The closing of the lock Monday forced Serodino Inc. to shut down its tugboat operation between Chattanooga and Knoxville and temporarily lay off 16 employees. Peter Serodino said he hopes the old lock is soon repaired so his employees can get back to work and industry on the river can resume river shipments.

TVA and the U.S. Department of Energy rely upon the river and the Chickamauga Lock for delivery of major nuclear and power plant equipment, and manufacturers like Olin in Charleston and A.E. Staley in Loudon need the river for commodity and product deliveries.

"We need this lock to stay open," Serodino said.

Bill Peoples, chief of public affairs for the Corps' Nashville District Office, said engineers from the Corps were studying the gate problem Thursday to assess what repairs will be needed before the old lock can resume operation. The Corps estimates the lock will be closed for three weeks, although that time could be changed once the lock problem is assessed and its fix is determined.

Since the lock unexpectedly shut down Monday afternoon, barge and recreational boat traffic on the Tennessee River between the Chickamauga and Nickajack reservoirs has been halted.

The closing has brought a new urgency to finishing the replacement lock even as rising costs and budget constraints make it harder to fund.

U.S. Sen. Lamar Alexander, R-Tenn., said each barge replaces 65 trucks on Interstate 75 and the river provides cheaper and more energy efficient movement of goods in the region.
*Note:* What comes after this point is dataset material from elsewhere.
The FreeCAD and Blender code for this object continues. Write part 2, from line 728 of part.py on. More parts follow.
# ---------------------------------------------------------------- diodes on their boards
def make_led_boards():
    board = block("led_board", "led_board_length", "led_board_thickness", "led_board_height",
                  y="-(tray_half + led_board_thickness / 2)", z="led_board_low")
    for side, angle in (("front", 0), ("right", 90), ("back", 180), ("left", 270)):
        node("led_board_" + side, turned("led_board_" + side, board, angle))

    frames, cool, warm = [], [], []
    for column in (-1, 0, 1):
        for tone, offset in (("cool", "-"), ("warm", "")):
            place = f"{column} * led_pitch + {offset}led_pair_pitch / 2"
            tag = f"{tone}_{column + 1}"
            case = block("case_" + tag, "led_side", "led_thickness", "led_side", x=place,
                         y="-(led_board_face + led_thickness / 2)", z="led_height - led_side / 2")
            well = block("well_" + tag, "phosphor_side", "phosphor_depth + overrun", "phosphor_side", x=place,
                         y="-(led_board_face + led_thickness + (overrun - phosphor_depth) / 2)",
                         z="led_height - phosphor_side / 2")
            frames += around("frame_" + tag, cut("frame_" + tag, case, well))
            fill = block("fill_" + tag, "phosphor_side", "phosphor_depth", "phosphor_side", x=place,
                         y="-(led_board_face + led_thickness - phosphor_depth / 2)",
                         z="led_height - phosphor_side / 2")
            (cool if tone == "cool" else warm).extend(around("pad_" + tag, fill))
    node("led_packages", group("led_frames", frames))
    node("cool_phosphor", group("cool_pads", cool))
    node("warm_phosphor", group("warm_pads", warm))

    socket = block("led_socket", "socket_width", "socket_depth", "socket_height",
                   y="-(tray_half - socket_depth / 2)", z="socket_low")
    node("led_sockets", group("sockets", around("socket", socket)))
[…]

"Failure of the existing lock - a real possibility if the delay in funding takes too long - would threaten jobs in Chattanooga and throughout East Tennessee, including at the Oak Ridge National Laboratory, nuclear weapons facilities, nuclear power plants and manufacturing facilities," Alexander said in a statement earlier this week. "If the Lock is closed it will put at least 150,000 trucks back on I-75, and if the new expanded Lock is built it will take 100,000 trucks off I-75."
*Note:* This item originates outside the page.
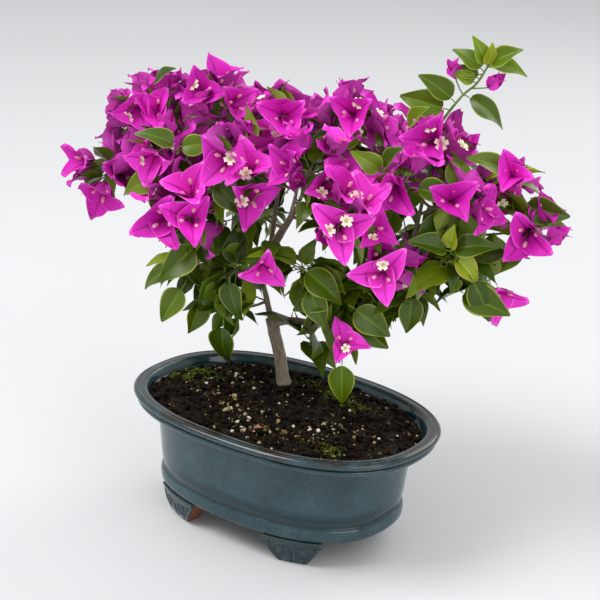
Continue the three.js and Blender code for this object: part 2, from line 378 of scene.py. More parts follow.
def worn_group():
    """1 on convex edges where a finish has worn or run thin, broken up by noise."""
    tree, given, out = shader_group(
        "worn_edges",
        {"Position": ("Vector", None), "Edge": ("Float", 0.53), "Break": ("Float", 0.5)},
        {"Mask": "Float"},
    )
    sharpness = node(tree, "NewGeometry").outputs["Pointiness"]
    patches = node(tree, "TexNoise", Vector=given.outputs["Position"], Scale=180.0, Detail=3.0)
    shift = node(
        tree, "Math", {"operation": "MULTIPLY_ADD"}, i0=patches.outputs[0], i1=0.08, i2=sharpness
    )
    over = node(tree, "Math", {"operation": "SUBTRACT"}, i0=shift.outputs[0], i1=given.outputs["Edge"])
    scaled = node(
        tree, "Math", {"operation": "MULTIPLY", "use_clamp": True}, i0=over.outputs[0], i1=22.0
    )
    part = node(
        tree, "Math", {"operation": "MULTIPLY"}, i0=scaled.outputs[0], i1=given.outputs["Break"]
    )
    tree.links.new(part.outputs[0], out.inputs["Mask"])
    return tree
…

The Corps of Engineers invested $186 million in design and construction work for the new lock from 2005 through 2010, but there has been no funding for the project since and work has been suspended and the concrete batch plants used to start the project have been moved elsewhere.

"With additional funding we could probably restart work in six months or so, and we estimate we could complete the project in six to eight years," Don Getty, project manager for the new Chickamauga Lock, said Thursday.

Getty said the delays and uncertainty of funding have pushed up the construction costs of the Chickamauga project. The new estimate also is higher because is is based upon 2024 costs, not the original estimates prepared more than a decade ago.

The new risk-based estimating process is designed to ensure at least an 80 percent probability of finishing a project at the estimated price or lower. The Corps adopted the new cost-projection approach to limit the agency's frequent cost overruns on major projects.

At the Olmsted Lock and Dam on the Ohio River, for instance, the projected cost of the project jumped the original 1995 estimate of $775 million to a new estimate of $3.1 billion in 2024 dollars. The extra funds required to replace two 1920's era Ohio River dams has absorbed virtually all of the money available to build new locks and dams in the federal Inland Waterways Trust Fund.

The House and Senate have voted differing budget versions for fiscal 2015 to allocate more money for inland waterway projects and Alexander said he hopes in the lame duck session after next Tuesday's election that Congress might also raise the diesel tax on barges to provide even more funds.

The Chickamauga Lock replacement project is fourth in line for federal funding, behind the Olmsted lock and dam in Ohio, the lower Monongehela lock and dam in Pennsylvania and the Kentucky Dam in Kentucky.